In his eventful life, Tagore had taken many journeys for material and poetical reasons. He loved to travel enormously to enjoy the freedom to understand the culture, as the walls of boundary or border he was ever opposed to at home and elsewhere disturbed him now and then intensely. As a schoolboy, he had despised any institutionalized studies that would bind him with their rules and regulations. This experience at a young age helped Tagore imagine having a school for children that would facilitate a way of learning without any walls, both literally and philosophically and thus would provide a culture of freedom. He translated this through his school at Santiniketan. Eventually, this was a great challenge. He had to raise funds to keep the school going, for which he undertook assignments, delivered lectures at different places, and earned some money that would benefit the school. In these ventures, he interacted with many eminent people on important and serious issues, including concerns regarding nationalism or borders and margins that restrict the free spirit.

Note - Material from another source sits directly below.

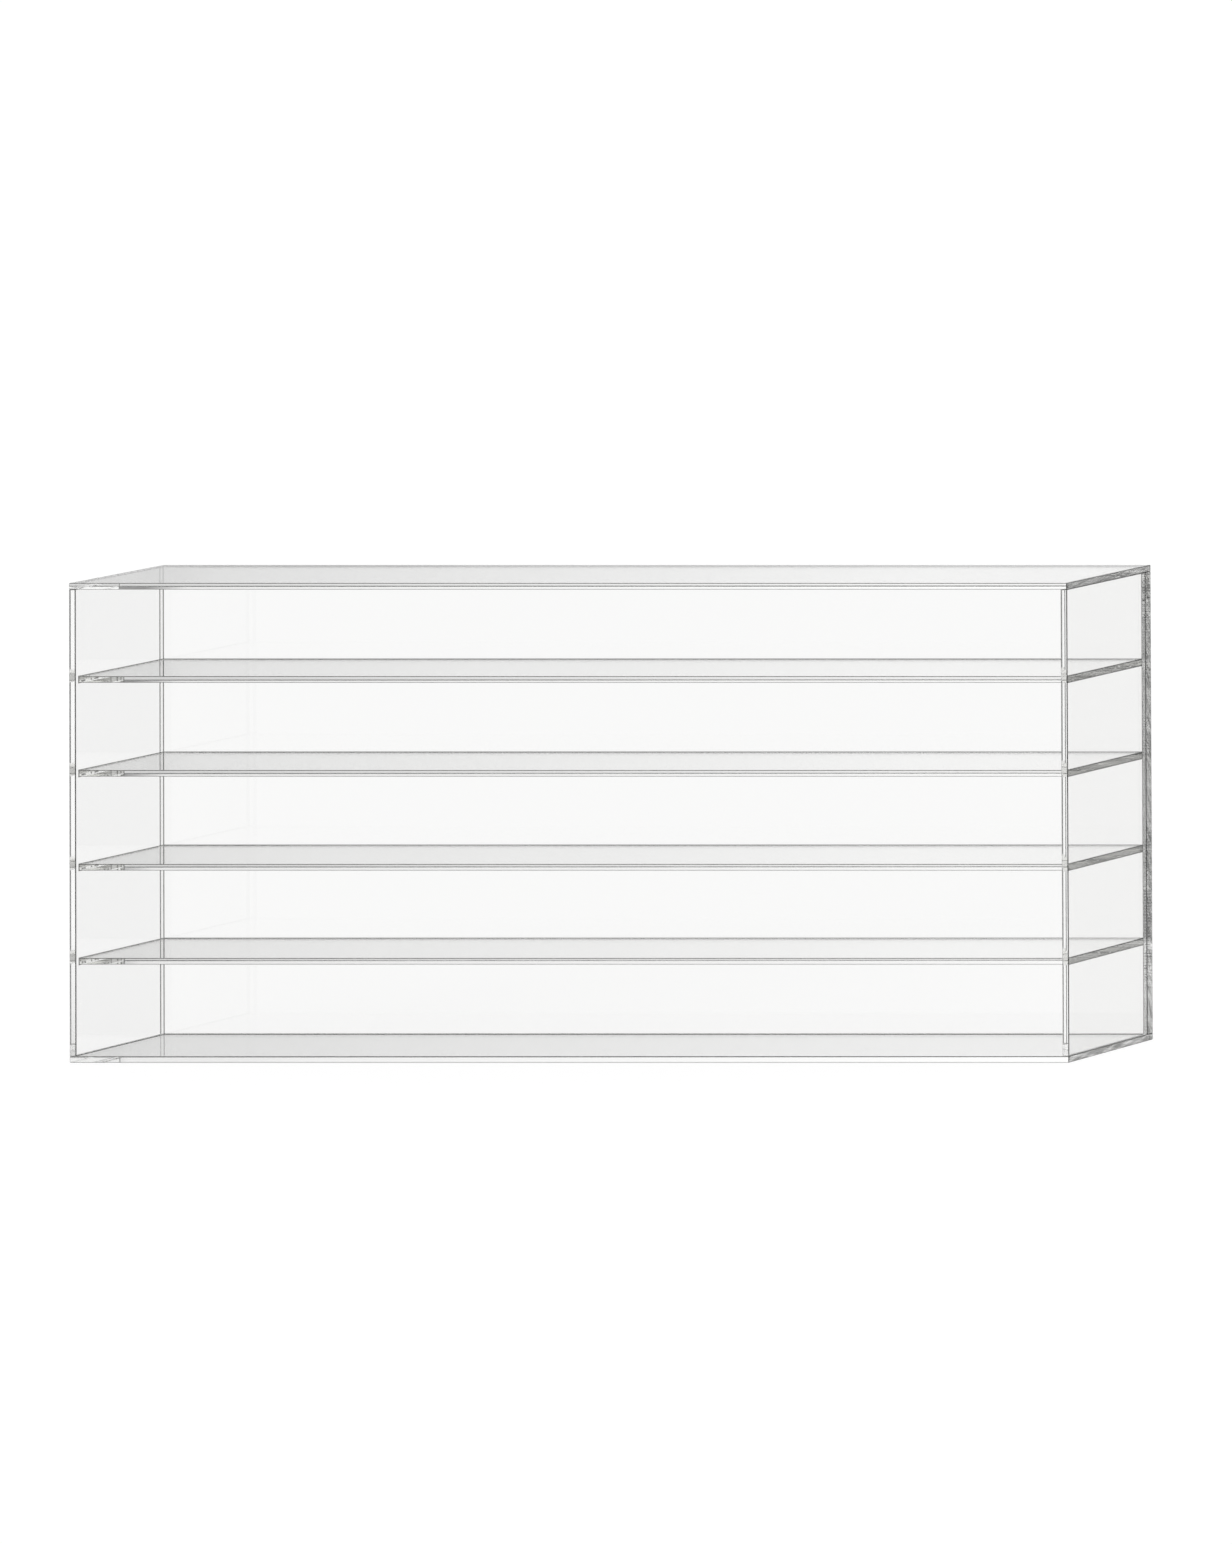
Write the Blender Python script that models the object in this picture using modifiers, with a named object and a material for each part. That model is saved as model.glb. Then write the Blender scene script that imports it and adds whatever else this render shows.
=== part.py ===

Undoubtedly, the borders fail to symbolize the spirit of freedom.Tagore opposed the existing concept of nationalism, as Gandhi vigorously supported it during the Indian independence struggle. He was disconcerted that he would not take the journey beyond the already accepted definition of a border. Tagore then found it better to take the cause himself through activism, writing, and music to reinvent freedom beyond the boundaries of conservative interests.